**What to produce:**
Going from the top of the data below, give again each line through the one containing "wasm.setup();", both ends kept.

**Extracted entries:**
========
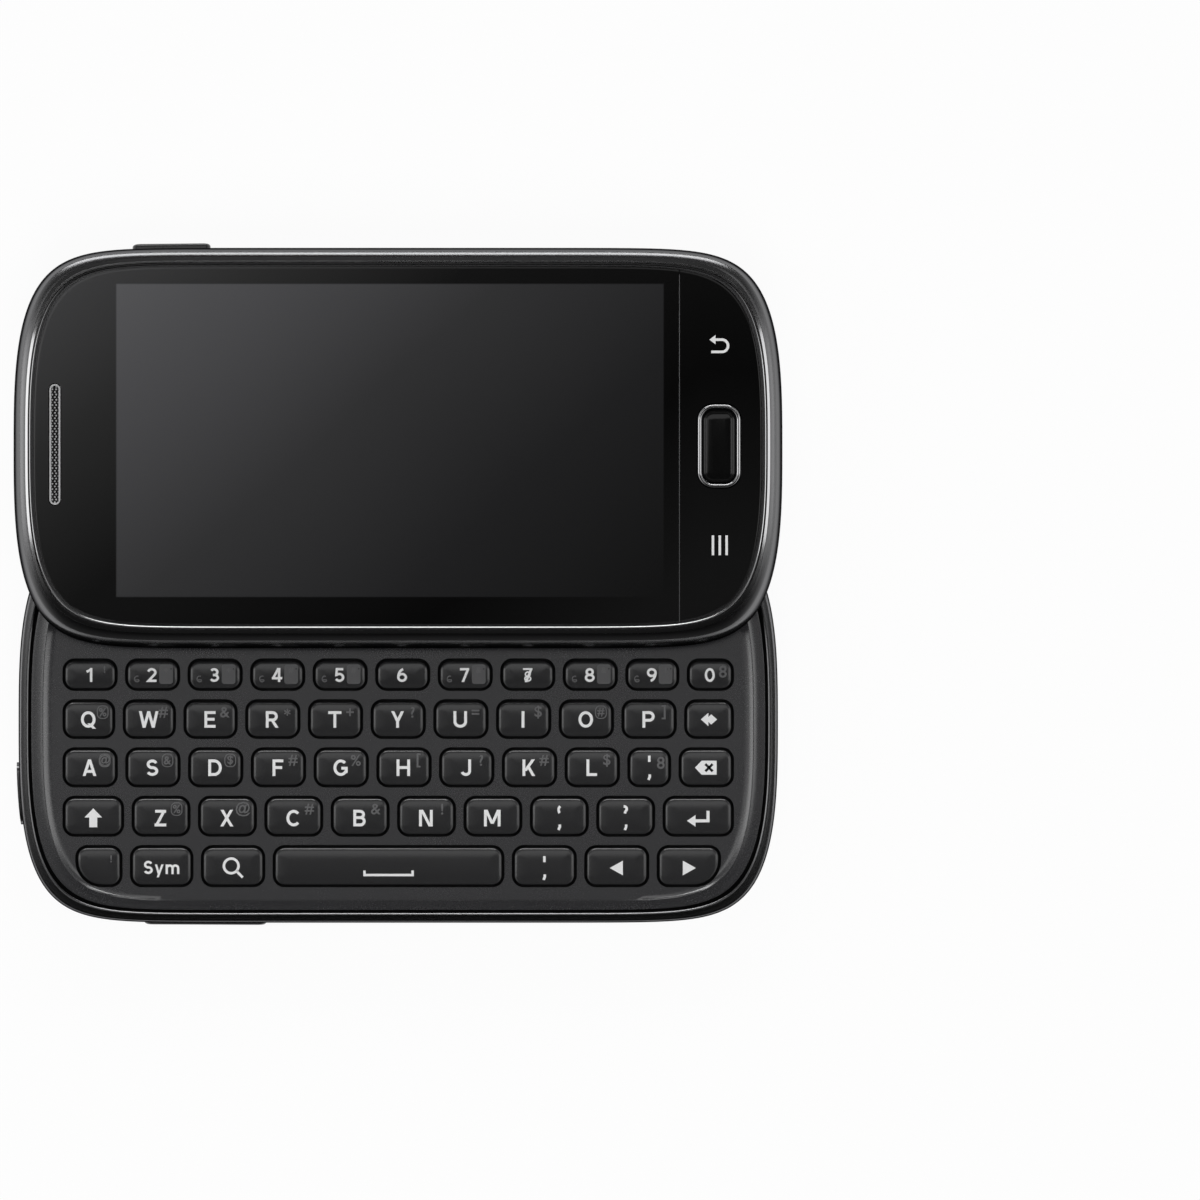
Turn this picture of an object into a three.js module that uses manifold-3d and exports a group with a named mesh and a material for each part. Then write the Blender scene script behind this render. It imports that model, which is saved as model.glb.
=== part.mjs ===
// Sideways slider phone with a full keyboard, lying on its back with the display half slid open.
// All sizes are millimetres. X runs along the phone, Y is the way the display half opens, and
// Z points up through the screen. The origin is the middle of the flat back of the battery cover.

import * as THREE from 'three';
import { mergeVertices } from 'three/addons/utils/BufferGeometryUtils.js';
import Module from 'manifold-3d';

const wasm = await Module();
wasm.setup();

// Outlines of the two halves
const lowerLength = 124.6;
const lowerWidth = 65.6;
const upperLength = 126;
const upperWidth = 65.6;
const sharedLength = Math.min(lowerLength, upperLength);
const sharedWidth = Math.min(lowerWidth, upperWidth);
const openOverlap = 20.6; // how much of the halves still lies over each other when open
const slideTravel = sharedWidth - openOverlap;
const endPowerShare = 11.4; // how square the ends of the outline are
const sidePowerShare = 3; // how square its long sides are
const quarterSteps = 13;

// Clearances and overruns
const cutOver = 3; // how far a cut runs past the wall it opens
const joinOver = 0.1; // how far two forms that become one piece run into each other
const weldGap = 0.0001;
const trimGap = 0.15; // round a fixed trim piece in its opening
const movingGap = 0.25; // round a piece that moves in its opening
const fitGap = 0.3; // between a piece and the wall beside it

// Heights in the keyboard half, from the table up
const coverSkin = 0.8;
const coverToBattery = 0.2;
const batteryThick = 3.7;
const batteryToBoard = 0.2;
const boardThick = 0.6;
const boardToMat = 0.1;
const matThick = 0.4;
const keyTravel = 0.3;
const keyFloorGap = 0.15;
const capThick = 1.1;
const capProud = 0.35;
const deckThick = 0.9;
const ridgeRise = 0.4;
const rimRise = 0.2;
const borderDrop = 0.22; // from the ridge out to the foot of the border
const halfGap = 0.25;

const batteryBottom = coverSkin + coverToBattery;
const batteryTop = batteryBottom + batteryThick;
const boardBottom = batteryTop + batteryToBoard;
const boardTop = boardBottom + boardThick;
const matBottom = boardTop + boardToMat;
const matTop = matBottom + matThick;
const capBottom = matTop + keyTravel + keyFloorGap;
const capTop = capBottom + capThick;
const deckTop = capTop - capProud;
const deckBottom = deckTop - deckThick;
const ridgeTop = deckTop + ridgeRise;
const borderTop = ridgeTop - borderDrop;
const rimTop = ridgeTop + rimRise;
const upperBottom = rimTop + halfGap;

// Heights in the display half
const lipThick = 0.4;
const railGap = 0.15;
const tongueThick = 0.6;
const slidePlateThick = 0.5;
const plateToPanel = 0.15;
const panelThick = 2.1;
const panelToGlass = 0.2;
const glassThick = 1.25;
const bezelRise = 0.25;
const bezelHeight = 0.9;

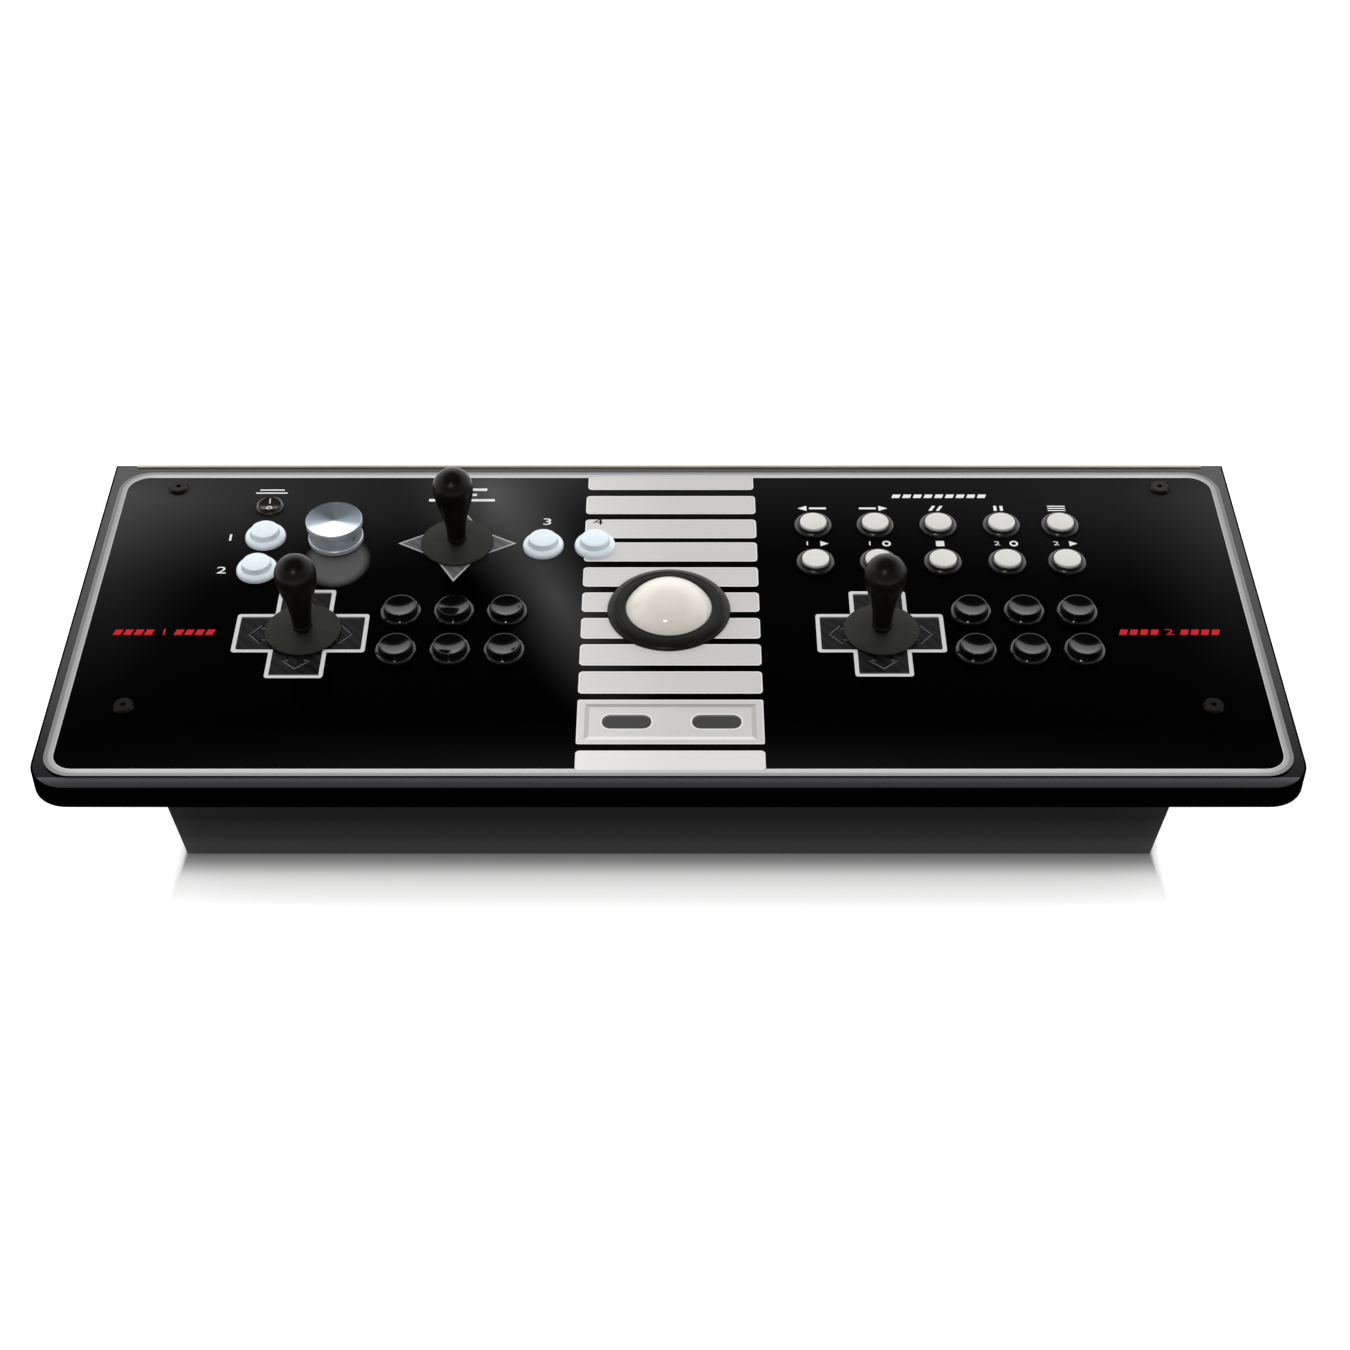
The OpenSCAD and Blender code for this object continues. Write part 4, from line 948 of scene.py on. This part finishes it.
========
**Output for this task:**
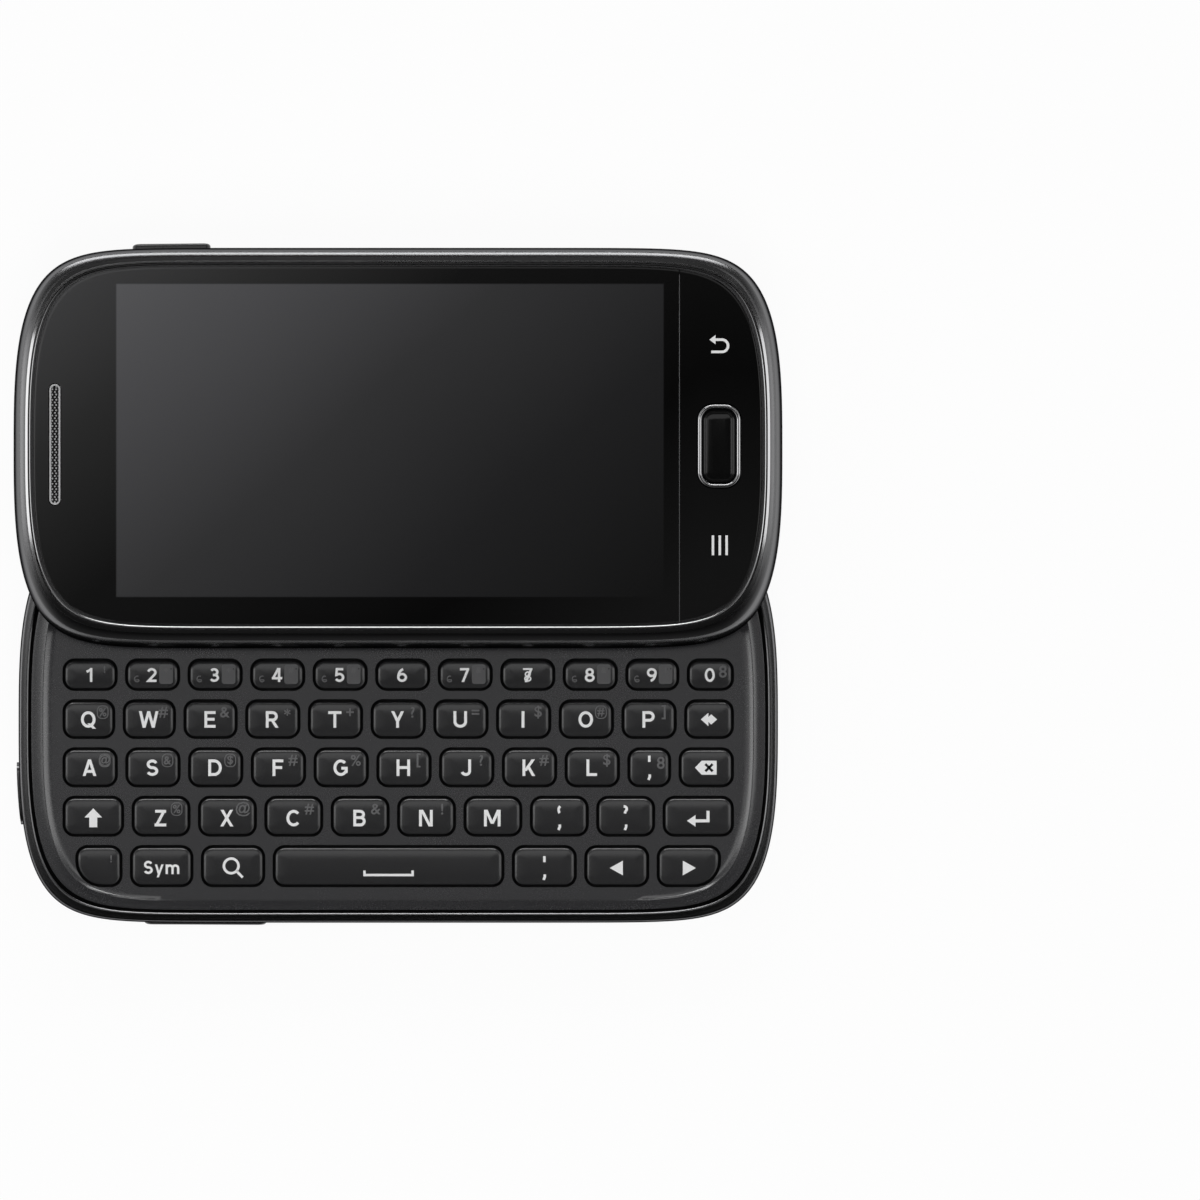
Turn this picture of an object into a three.js module that uses manifold-3d and exports a group with a named mesh and a material for each part. Then write the Blender scene script behind this render. It imports that model, which is saved as model.glb.
=== part.mjs ===
// Sideways slider phone with a full keyboard, lying on its back with the display half slid open.
// All sizes are millimetres. X runs along the phone, Y is the way the display half opens, and
// Z points up through the screen. The origin is the middle of the flat back of the battery cover.

import * as THREE from 'three';
import { mergeVertices } from 'three/addons/utils/BufferGeometryUtils.js';
import Module from 'manifold-3d';

const wasm = await Module();
wasm.setup();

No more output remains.